How would you characterize the steps you've made toward open source thus far? Baby steps? Entry level?
Apart from video games, I'm a really big football fan. After February I really don't watch TV anymore. So I see us as being like on the 30-yard line.
We're on our 30; we have 70 yards to go. In 1996 Bill Gates had to send the Internet tidal wave e-mail to turn the company around. And by 2005 every single product in the company had embraced Internet models. So we went from "missed it" to "completely got it; it's just part of the fabric." To me that's the end zone, that's the touchdown.
I think in 2005 it was pretty reasonable to say we missed open source. In, I think, 2015 we should be doing a touchdown dance. Right now we're three years into it. I'm pretty happy with what we've been able to get done this year with the things we're announcing. So it's not a beginning; we've already begun. It's not an ending; we're not close. But it's good progress. Sometimes you just have to have a pretty good ground game-get 2 yards and 3 yards at a time.
So what's the touchdown?
I can't say for sure yet. I'll know it when I see it.
Microsoft: Irrelevant, Evil or Eternally Optimistic?
All right, so back to the perception issue. Some people say Microsoft's irrelevant, others say you're evil. What are you?
We are eternally optimistic. We're the world's largest software company. We believe that it's the purpose of software to bring to life hardware, wherever it is. So we have a really clear and coherent self-image and mission and purpose. We are bringing the magic of software to every device; everywhere there's a chip we'll be writing software for it. And we'll be working to make it really, really good-quality software. Right now we're in a position where we can deliver some pretty amazing experiences.
I just came out of MGX in Atlanta and watching some of the demonstrations that we'll be showing at PDC [Microsoft's Professional Developers Conference] and that we'll be showing later this year of the future of Office, of the future of the operating system platform.
There are pretty amazing, connected, social computing experiences that take the software that you already know how to use and make it work better. Like almost just waving a wand and saying, "Make Excel a social computing environment." Wow, that's pretty cool.
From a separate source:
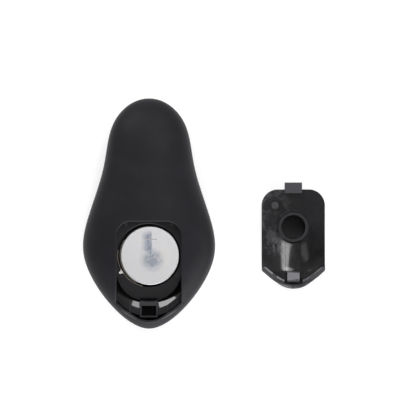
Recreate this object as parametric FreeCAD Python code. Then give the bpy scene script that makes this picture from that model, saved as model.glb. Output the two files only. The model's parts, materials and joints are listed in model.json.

I think in bringing that strategy, that sense of self-identity, that sense of optimism to how we partner with and contribute to developers worldwide-my little corner of the set of portfolios that Microsoft has got as strategies is applying that to open-source developers, to open-source licenses, to open-source practices. ... And seeing how we can be a really strong responsible participant.
And I get so much positive feedback that it really makes up for anything else I hear. When I talk with Jeremy Allison, when I talk with Mike Schroepfer, Mike Shaver and any other name that you choose to pick, or when I talked with Brian Behlendorf to get his sense of what he thought about the ASF sponsorship, [I get] such positive feedback. I'm OK that it takes awhile for a certain broader perception to come around. Perception always carries a tail.
The reason I brought that up is Brian Aker, one of the MySQL developers in the keynote earlier, said Microsoft is irrelevant.
I didn't attend. You have to remember he works with Sun.
And Sun knows they have to interoperate.
Yes, and we have a good partnership with Sun. As a matter of fact, I was the spokesperson on the Sun partnership. I come from a world where you have to make everything work together. I worked at BEA Systems for three years. Our business was very much a Sun business. I come from a point of view that says everything has got to work with everything, or else it's not worth doing.